Monday, April 9, 2012

Cultural implications of maximizing shareholder value

What happens to the workplace when managers focus solely on meeting share price targets?  This blogger thinks it causes managers to make stupid decisions that destroy the culture:

...If the company stock price were to hit a specified target and maintain it for a specified number of weeks, the CEO stood to gain serious remuneration. Sounded like a fine idea to me. He had to hit a target of perceived value and make it stick for a while. I'm sure the people who thought it up patted themselves on the back for it.  
Life on the ground began to deteriorate. A friend of mine was working in a part of the company that interfaced with customers. He was working with a great bunch of people, but the pressure somehow kept ratcheting up.

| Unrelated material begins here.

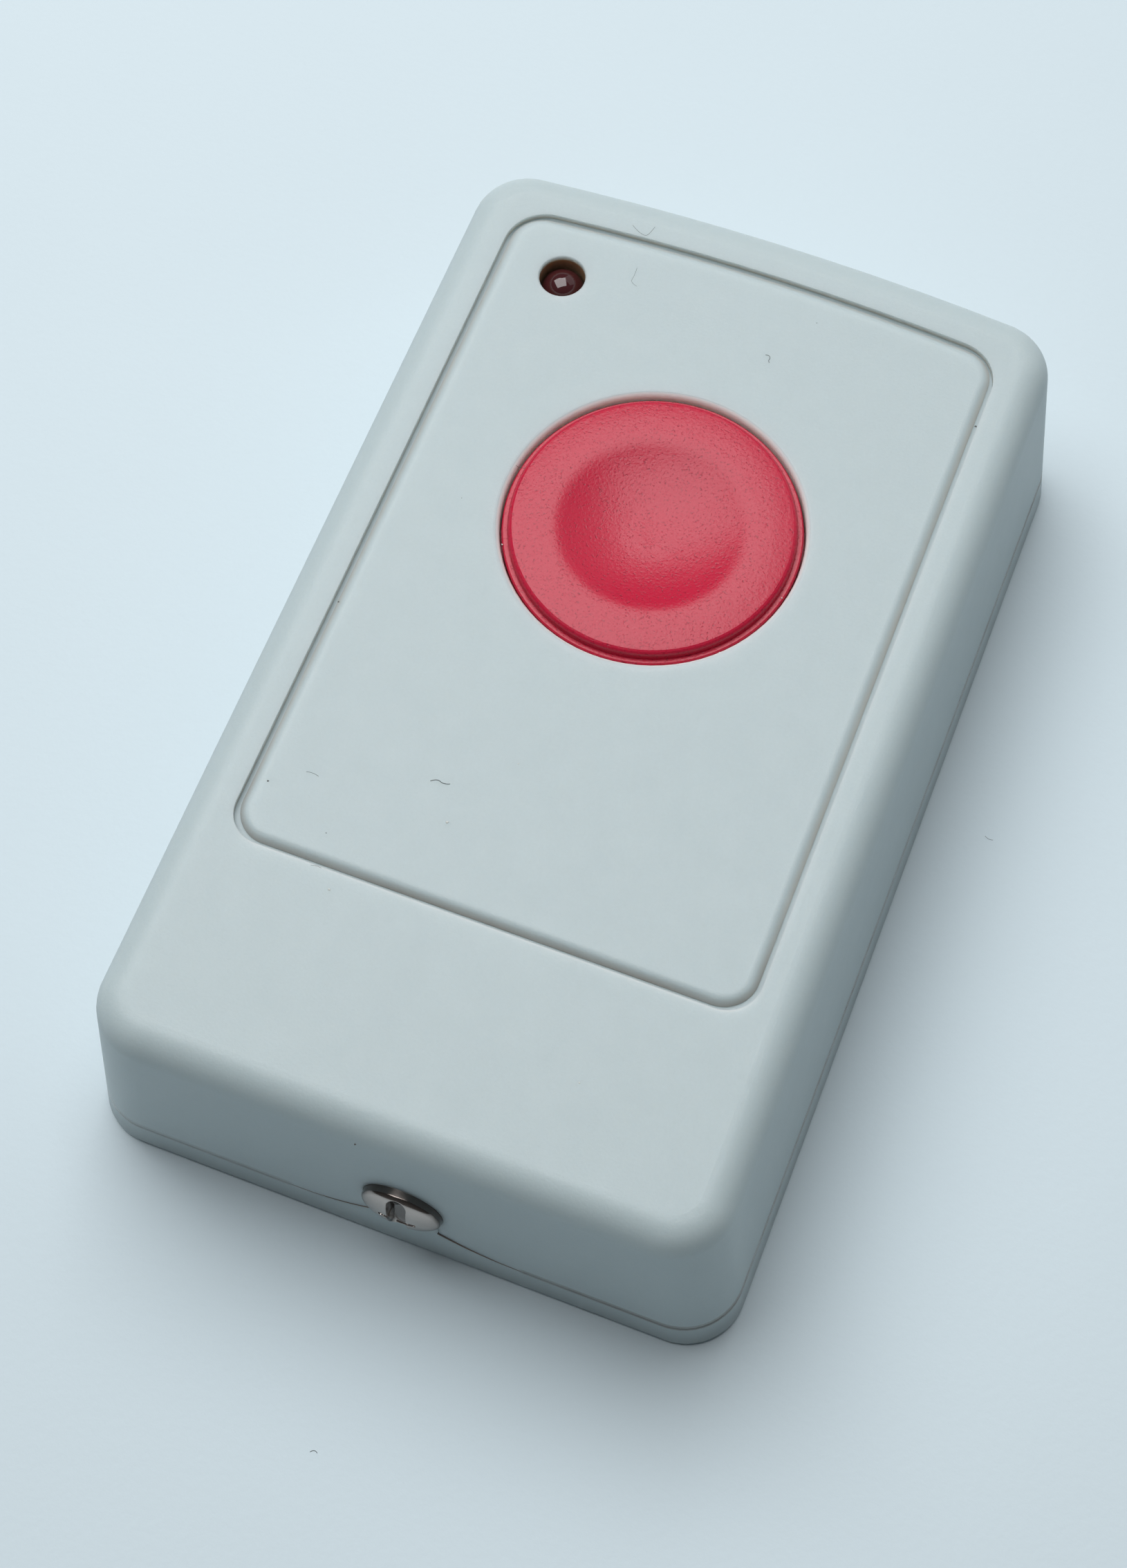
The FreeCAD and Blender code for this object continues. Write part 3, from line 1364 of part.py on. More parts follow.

He couldn't point to anything specific, but everybody started saying things like "We've just got to hit these deadlines and then we can relax a little." They hit those deadlines. Somehow, the crisis wasn't over. It actually got worse. By the time one crisis would end, the next was already in full swing. Then came the first wave of layoffs... 
Once the layoffs started, nobody complained about the new normal -- crisis time all the time. People started saying "We've got to hit these deadlines..." full stop. No one talked about relaxing in the future anymore. Eventually it became apparent that this new normal emanated from a high level personnel change intended to "improve the numbers," as I was told. Improve them it did. Their numbers were better than ever. Their lives were hell.  
The culture became unrecognizable. People started backstabbing, maligning each other sometimes in meetings. Other things happened to friends of mine -- things that would have seemed ludicrous just a year earlier. 
and this:
The company was so focused on small things like tax-deals that it had lost perspective on long term development. It was as if Company X were wearing blinders. This is exactly what research predicts.  
He goes on to discuss the candle experiment originally from Duncker's 1945 work on problem solving, and concludes that giving financial incentives to managers restricts their ability to think coherently and solve problems creatively, so they start making poor decisions to the detriment of everyone.